== Task to complete ==
Everything from the first line to the line containing "# The plate" is to be repeated exactly; nothing past it.

==============================

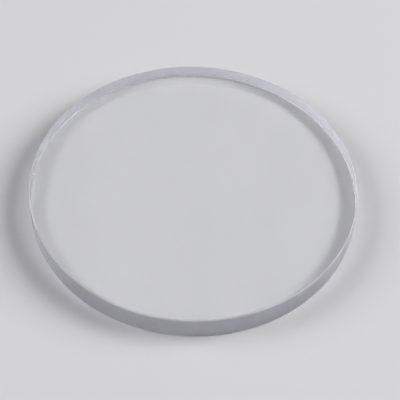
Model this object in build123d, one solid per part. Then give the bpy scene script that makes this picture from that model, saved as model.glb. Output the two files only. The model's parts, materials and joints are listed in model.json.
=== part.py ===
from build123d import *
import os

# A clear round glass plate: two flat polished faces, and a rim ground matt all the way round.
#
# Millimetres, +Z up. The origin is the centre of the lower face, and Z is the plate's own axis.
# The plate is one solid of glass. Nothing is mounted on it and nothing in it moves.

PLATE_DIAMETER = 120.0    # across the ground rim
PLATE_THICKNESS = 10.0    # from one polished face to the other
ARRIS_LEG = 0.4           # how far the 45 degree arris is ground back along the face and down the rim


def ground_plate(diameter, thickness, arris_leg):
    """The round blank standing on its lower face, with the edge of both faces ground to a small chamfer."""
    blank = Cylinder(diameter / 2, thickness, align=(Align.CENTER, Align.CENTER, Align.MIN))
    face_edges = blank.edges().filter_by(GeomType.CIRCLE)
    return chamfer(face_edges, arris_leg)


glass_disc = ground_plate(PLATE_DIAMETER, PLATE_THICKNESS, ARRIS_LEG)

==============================

== Exercise output ==
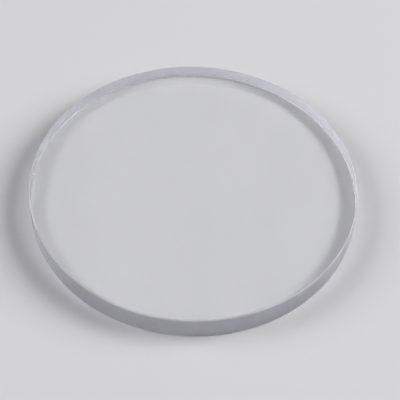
Model this object in build123d, one solid per part. Then give the bpy scene script that makes this picture from that model, saved as model.glb. Output the two files only. The model's parts, materials and joints are listed in model.json.
=== part.py ===
from build123d import *
import os

# A clear round glass plate: two flat polished faces, and a rim ground matt all the way round.
#
# Millimetres, +Z up. The origin is the centre of the lower face, and Z is the plate's own axis.
# The plate is one solid of glass. Nothing is mounted on it and nothing in it moves.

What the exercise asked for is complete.